Du côté de France Télécom Interactive, on semble plutôt serein. Stéphane Marcovitch, juriste à FTI, parle d’une tentative de « pression médiatique plus qu’autre chose », et ajoute que si le Conseil de la Concurrence estimait les prix de l’offre promotionnelle trop bas, « il faudrait bien revoir les prix à la hausse ». Une manière de jouer la carte du consommateur… Mais il n’exclut pas non plus que le Conseil de la Concurrence fasse droit à la demande de baisse des coûts d’interconnexion.

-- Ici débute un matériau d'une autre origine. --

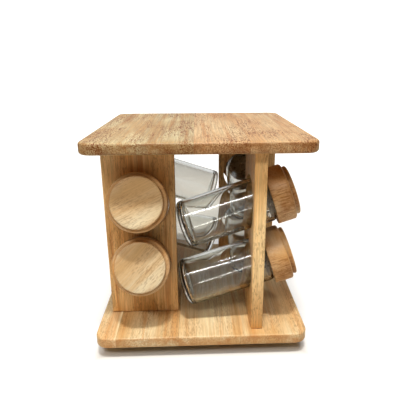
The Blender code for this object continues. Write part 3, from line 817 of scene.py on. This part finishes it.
def panel_screw_mesh():
    """A countersunk wood screw with a cross slot and ridges for thread, head at height zero."""
    length = SCREW_HIGH.z - SCREW_LOW.z
    core = SCREW_RADIUS * 0.7
    thread = length * THREAD_FROM
    outline = [(0, 0), (SCREW_HEAD_RADIUS - 0.2 * MM, 0), (SCREW_HEAD_RADIUS, 0.2 * MM),
               (SCREW_RADIUS, HEAD_DEPTH), (SCREW_RADIUS, thread)]
    pitch = (length * THREAD_TO - thread) / SCREW_THREADS
    for number in range(SCREW_THREADS):
        low = thread + pitch * number
        outline += [(core, low + 0.25 * pitch), (core, low + 0.75 * pitch)]
        outline += [(SCREW_RADIUS, low + pitch)]
    outline += [(core, length * POINT_FROM), (0, length)]
    return cross_slotted(turned(outline, 32), SCREW_HEAD_RADIUS * 1.2, HEAD_DEPTH * 0.7)


def plate_screw_mesh():
    """A short pan-head screw with a cross slot, crown down at height zero."""
    length = PLATE_SCREW_HIGH.z - PLATE_SCREW_LOW.z
    radius = (PLATE_SCREW_HIGH.x - PLATE_SCREW_LOW.x) / 2
    shank = radius * 0.44
    outline = [(0, 0)]
    outline += arc(radius - PAN_CROWN, PAN_CROWN, PAN_CROWN, -90, 90, 5)
    outline += [(radius, PAN_HEAD), (shank, PAN_HEAD), (shank, length * 0.8), (0, length)]
    return cross_slotted(turned(outline, 32), radius * 1.2, PAN_HEAD * 0.6)


def foot_mesh():
    """A moulded rubber foot with a soft lower edge, a shallow dish beneath and a barbed stem."""
    height = FOOT_HIGH.z - FOOT_LOW.z
    radius = (FOOT_HIGH.x - FOOT_LOW.x) / 2
    disc = LOWER_PLATE_LOW.z - GAP
    above = LOWER_PLATE_LOW.z + PLATE_THICKNESS + GAP
    stem = FOOT_STEM_RADIUS
    outline = [(0, FOOT_DISH), (radius * 0.45, FOOT_EASE), (radius * 0.55, 0)]
    outline += arc(radius - FOOT_EDGE, FOOT_EDGE, FOOT_EDGE, -90, 90, 6)
    outline += [(radius, disc - FOOT_EASE), (radius - FOOT_EASE, disc), (stem, disc)]
    outline += [(stem, above), (stem + FOOT_BARB, above), (stem - FOOT_BARB / 2, height)]
    outline += [(0, height)]
    return turned(outline, 48)


def lower_plate_mesh():
    """The fixed plate: pierced for the feet and a screwdriver, with a hub that curls outwards."""
    outline = round_rectangle(PLATE_SIDE, PLATE_SIDE, PLATE_CORNER, 8)
    holes = [(0.0, 0.0, HUB_RADIUS - PLATE_THICKNESS / 2)]
    holes += [hole_on_circle(FOOT_CIRCLE, angle, FOOT_HOLE_RADIUS) for angle in CORNER_ANGLES]
    holes.append(hole_on_circle(PLATE_SCREW_CIRCLE, ACCESS_HOLE_ANGLE, ACCESS_HOLE_RADIUS))
    plate = sawn(outline, holes, PLATE_THICKNESS, PLATE_ROUND, 2)
    low = -PLATE_THICKNESS / 2
    top = low + LOWER_PLATE_HIGH.z - LOWER_PLATE_LOW.z
    curl = top - PLATE_THICKNESS
    inside = HUB_RADIUS - PLATE_THICKNESS
    bend = HUB_CURL_ROUND
    hub = [(inside, low), (HUB_RADIUS, low), (HUB_RADIUS, curl - bend)]
    hub += [(HUB_RADIUS + bend, curl), (HUB_CURL_RADIUS - 0.3 * MM, curl)]
    hub += arc(HUB_CURL_RADIUS - bend, curl + bend, bend, -60, 150, 5)
    hub += arc(inside + HUB_LIP_ROUND, top - HUB_LIP_ROUND, HUB_LIP_ROUND, 90, 90, 5)
    return carve(plate, turned(hub), "UNION")


def upper_plate_mesh():
    """The turning plate: four screw holes, and a middle pressed down into the race."""
    outline = round_rectangle(PLATE_SIDE, PLATE_SIDE, PLATE_CORNER, 8)
    rim = RACE_OUTER_RADIUS + RACE_RIM
    inside = rim - PLATE_THICKNESS
    holes = [(0.0, 0.0, inside)]
    holes += [hole_on_circle(PLATE_SCREW_CIRCLE, angle, PLATE_SCREW_HOLE_RADIUS)
              for angle in CORNER_ANGLES]
    plate = sawn(outline, holes, PLATE_THICKNESS, PLATE_ROUND, 2)
    low = -PLATE_THICKNESS / 2 + RACE_BEND
    high = PLATE_THICKNESS / 2 - RACE_BEND
    race_bottom = PLATE_THICKNESS / 2 - (UPPER_PLATE_HIGH.z - UPPER_PLATE_LOW.z)
    race_top = race_bottom + PLATE_THICKNESS
    outer = RACE_OUTER_RADIUS
    dish = [(RACE_INNER_RADIUS, race_bottom), (outer, race_bottom)]
    dish += [(outer + 0.6 * MM, race_bottom + RACE_BEND), (inside, low), (rim, low), (rim, high)]
    dish += [(rim - 1.4 * MM, high), (outer - 0.2 * MM, race_top + RACE_BEND)]
    dish += [(outer - 0.8 * MM, race_top), (RACE_INNER_RADIUS, race_top)]
    return carve(plate, turned(dish), "UNION")


def ball_ring_mesh():
    """Bright balls in a thin cage, about the middle of the ring."""
    low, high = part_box("bearing_ball_ring")
    ball_radius = (high.z - low.z) / 2
    outer = high.x
    inner = outer - CAGE_WIDTH
    half = CAGE_THICKNESS / 2
    cage = [(inner, -half), (outer, -half), (outer, half), (inner, half)]
    parts = [(turned(cage), Matrix())]
    for number in range(BALL_COUNT):
        ball = bmesh.new()
        bmesh.ops.create_uvsphere(ball, u_segments=20, v_segments=12, radius=ball_radius)
        angle = math.tau * number / BALL_COUNT
        parts.append((bm_to_mesh(ball), on_circle((inner + outer) / 2, angle)))
    return join(parts)


def make_swivel():
    """The swivel under the base, its feet and the screws, each riding on its own body."""
    steel = plated_steel()
    rubber = foot_rubber()
    lower = add_piece("swivel_base", lower_plate_mesh(), steel,
                      Matrix.Translation((0, 0, LOWER_PLATE_LOW.z + PLATE_THICKNESS / 2)))
    stand_for(lower, "stand", "plated_steel", "swivel_lower_plate")
    upper = add_piece("swivel_top", upper_plate_mesh(), steel,
                      Matrix.Translation((0, 0, UPPER_PLATE_HIGH.z - PLATE_THICKNESS / 2)))
    stand_for(upper, "carousel", "plated_steel", "swivel_upper_plate")
    ring = add_piece("ball_cage", ball_ring_mesh(), steel,
                     Matrix.Translation((0, 0, middle("bearing_ball_ring").z)))
    stand_for(ring, "ball_ring", "plated_steel", "bearing_ball_ring")
    foot = foot_mesh()
    plate_screw = plate_screw_mesh()
    for name, angle in zip(CORNERS, CORNER_ANGLES):
        piece = add_piece("foot_" + name, foot.copy(), rubber, on_circle(FOOT_CIRCLE, angle))
        stand_for(piece, "stand", "foot_rubber", "rubber_foot_" + name)
        piece = add_piece("plate_screw_" + name, plate_screw.copy(), steel,
                          on_circle(PLATE_SCREW_CIRCLE, angle, PLATE_SCREW_LOW.z))
        stand_for(piece, "carousel", "plated_steel", "swivel_screw_" + name)
    panel_screw = panel_screw_mesh()
    for name in PANEL_SCREWS:
        place = middle(name)
        piece = add_piece("wood_" + name, panel_screw.copy(), steel,
                          Matrix.Translation((place.x, place.y, SCREW_LOW.z)))
        stand_for(piece, "carousel", "plated_steel", name)


def dress_dowels():
    """Gives the hidden dowels, which keep their own CAD solids, a plain pale wood."""
    wood = rubberwood("dowel_wood", 21.0, pale=(216, 190, 150), deep=(196, 164, 120),
                      rich=(196, 128, 66), grain="Z", end_shade=0.1)
    for name, node in frame["nodes"].items():
        if name.startswith("dowel"):
            for slot in node.material_slots:
                slot.material = wood


set_camera()
add_floor()
set_light()
make_boards()
make_panels()
make_jars()
make_swivel()
dress_dowels()
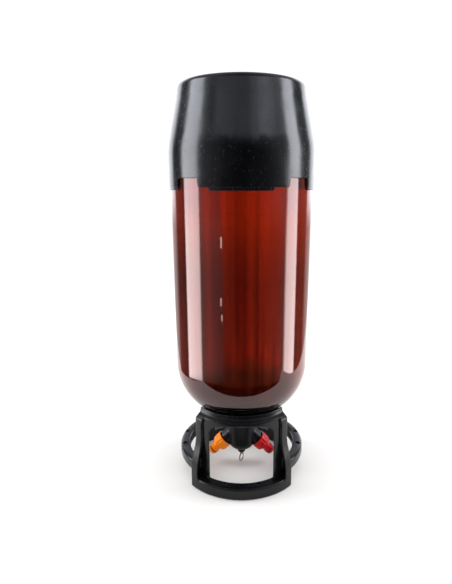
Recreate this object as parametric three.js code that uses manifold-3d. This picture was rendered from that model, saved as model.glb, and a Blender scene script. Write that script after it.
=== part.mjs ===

Curieusement, ni AOL, ni Cegetel n’ont manifesté de réaction à l’annonce, il y a plusieurs semaines, de forfaits « tout compris » chez Club-Internet et Infonie. Sans promotion, ils rivalisent avec l’offre à durée limitée de Wanadoo.
Entre AOL qui affirme ne pas pouvoir suivre sans vendre à perte et Infonie ou Club-Internet qui semblent indifférents à la querelle, il est difficile de démêler le vrai du faux. Sur le papier, AOL semble avoir raison puisque les fournisseurs doivent reverser à France Télécom une somme qui peut dépasser 10 francs de l’heure de connexion. Multiplié par 20 heures, cela fait une dépense pour le founisseur d’accès de 200 francs par mois et par abonné pour les seules communications et on est loin du tarif de 97 francs « tout compris » de Club-Internet. Mais les fournisseurs d’accès à Internet qui s’appuient sur des concurrents de France Télécom peuvent réduire leurs frais.
Selon Franklin Bohbot, directeur développement et télécommunications à Infonie, les performances tarifaires du fournisseur d’accès ont une explication logique: « Infonie travaille avec l’ensemble des opérateurs du marché, sans être lié avec un seul en particulier ». Ainsi, 50% de son trafic transite par Worldcom, et 50% par Transpac.
AOL, lui, travaille avec son actionnaire Cegetel et devrait donc pouvoir réduire ses coûts. Finalement, l’explication est peut-être ailleurs: Infonie semble avoir fait un pari. Franklin Bohbot: « Infonie s’est indexé sur le catalogue 2000, l’ensemble des propositions tarifaires qu’a fait France Telecom à l’ART. On sait dans quelle mesure certaines propositions seront retenues ou non, et, grâce à notre connaissance du marché, on a fait des hypothèses d’anticipation. »Autrement dit, Infonie anticipe des baisses attendues des tarifs d’interconnexion. La publication officielle des tarifs pour 2000 est prévue pour le 1er décembre, alors qu’elle était attendue pour le 16 novembre. Hasard ou coïncidence, AOL et Cégétel portaient plainte le même jour.